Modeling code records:
----

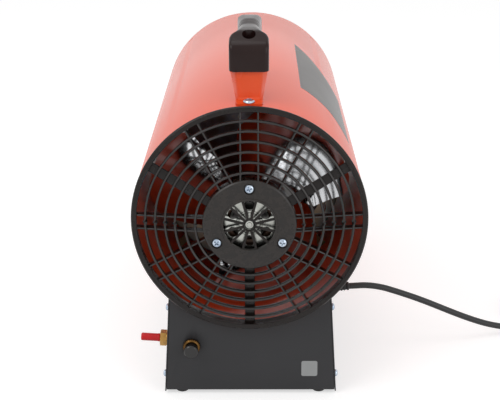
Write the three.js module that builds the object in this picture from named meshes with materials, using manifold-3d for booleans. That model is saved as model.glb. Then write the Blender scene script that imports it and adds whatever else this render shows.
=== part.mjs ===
// A gas-fired space heater: a fan at the intake end of a round drum blows air past a burner and out of the
// open hot end. Millimetres. Every shape is made about the drum's axis: X to the right, Y along the axis from
// the guard's rim towards the hot end, Z up. The group at the end moves the whole so that it stands on Z = 0.
import * as THREE from 'three';
import { mergeVertices } from 'three/addons/utils/BufferGeometryUtils.js';
import Module from 'manifold-3d';

const wasm = await Module();
wasm.setup();

// Clearances and counts of sides
const gap = 0.3; // between two pieces that touch
const overrun = 2; // of a cut past the face that it goes through
const weld = 1e-3; // corners nearer than this are one
const fineSides = 48;
const ringSides = 30;
const tubeSides = 36;
const middleSides = 24;
const smallSides = 16;
const tinySides = 8;

// Drum
const drumRadius = 109.4;
const drumWall = 1.2;
const drumLength = 469.1;
const axisHeight = 185.5; // of the drum's axis above the floor
const sheet = 1.2; // thickness of the base's sheet metal

// Fan guard
const rimProud = 0.6; // of the rim past the drum's outside
const rimWidth = 5.5;
const rimFlange = 2.6;
const rimRound = 1.2;
const collarDepth = 14;
const collarWall = 2;
const discRadius = 43.4;
const discProud = 9.7; // of the disc's face past the rim's
const discPlate = 2.6;
const discRound = 1;
const skirtDepth = 12;
const skirtWall = 1.8;
const openingRadius = 24;
const lipWidth = 2;
const lipProud = 0.9;
const hubRadius = 6.4;
const hubDepth = 3.5;
const spokeWidth = 2.4;
const spokeDepth = 3;
const spokeCount = 12;
const ringFromDisc = 6.6; // of the first ring's middle from the disc's edge
const ringFromRim = 8; // of the last ring's middle from the rim's bore
const ringCount = 6;
const ringWidth = 2.4;
const ringDepth = 4.6;
const ribThick = 1.8;
const ribDepth = 8.4;
const ribSet = 1.3; // of the ribs behind the rings' faces
const ribSpacing = 13;
const wideRibSpacing = 16.2; // of the three pairs in line with the motor's screws
const armWidth = 9.5;
const armThick = 2.4;

// Motor, its screws and the fan
const motorScrewCircle = 35;
const motorScrewHead = 4.4;
const motorScrewHeight = 2.3;
const motorScrewShank = 1.9;
const motorScrewLength = 12;
const recessRadius = 5;
const recessDepth = 2.4;
const bossRadius = 7.2;
const bossDepth = 7;
const shieldRadius = 40.5;
const shieldThick = 2;
const shieldVentCircle = 17.5;
const shieldVentRadius = 5;
const shieldVents = 6;
const cupRadius = 4.9;
const cupWall = 0.9;
const cupProud = 5.6;
const canRadius = 31.5;
const canWall = 1.2;
const canLength = 42;
const noseRadius = 9.2;
const noseLength = 7;
const noseWall = 1.2;
const shaftRadius = 2.5;
const shaftPastFan = 3;
const statorLength = 20;
const statorStart = 10;
const rotorRadius = 16;
const statorBore = 16.5;
const slotCount = 4;
const slotWidth = 7;
const windingDepth = 6;
const windingInner = 18;
const windingOuter = 27;
const fanStart = 55; // of the fan's hub, behind the rim's face
const fanHubRadius = 24;
const fanHubDepth = 26;
const fanHubWall = 2;
const fanBossRadius = 7;
const fanClearance = 9.2; // of the blades' tips from the drum's inside
const bladeCount = 3;
const bladeChord = 124;
const bladeThick = 1.6;
const bladeCamber = 5;
const bladeRootPitch = 40; // degrees
const bladeTipPitch = 22; // degrees
const bladeSweep = -24; // degrees, from the blade's root to its tip
const fanTurn = -52; // degrees, of the first blade at rest

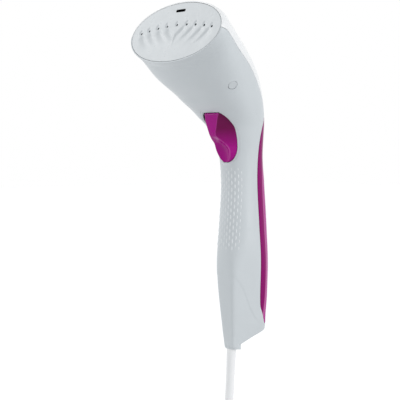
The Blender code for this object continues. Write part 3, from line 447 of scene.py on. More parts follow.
def dropped_sheet(bm, rows):
    """Adds a sheet of quads over rows of points that each carry a drop."""
    made = sheet_of(bm, [[point for point, _ in row] for row in rows])
    drop = bm.verts.layers.float["drop"]
    for verts, row in zip(made, rows):
        for v, (_, amount) in zip(verts, row):
            v[drop] = amount
    return made


# ---------------------------------------------------------------- the housing's skin


def mix(a, b, share):
    """The value between a and b."""
    return a + (b - a) * share


def ease(low, high, value):
    """0 at low, 1 at high and smooth between."""
    share = min(max((value - low) / (high - low), 0.0), 1.0)
    return share * share * (3 - 2 * share)


def spread(first, last, count):
    """Evenly spaced values, both ends included."""
    return [mix(first, last, k / (count - 1)) for k in range(count)]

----

Direction: Write out exactly the lines running from the line containing "The Blender code" to the line containing "return share * share * (3 - 2 * share)", with both of those lines included.

Expected output:
The Blender code for this object continues. Write part 3, from line 447 of scene.py on. More parts follow.
def dropped_sheet(bm, rows):
    """Adds a sheet of quads over rows of points that each carry a drop."""
    made = sheet_of(bm, [[point for point, _ in row] for row in rows])
    drop = bm.verts.layers.float["drop"]
    for verts, row in zip(made, rows):
        for v, (_, amount) in zip(verts, row):
            v[drop] = amount
    return made


# ---------------------------------------------------------------- the housing's skin


def mix(a, b, share):
    """The value between a and b."""
    return a + (b - a) * share


def ease(low, high, value):
    """0 at low, 1 at high and smooth between."""
    share = min(max((value - low) / (high - low), 0.0), 1.0)
    return share * share * (3 - 2 * share)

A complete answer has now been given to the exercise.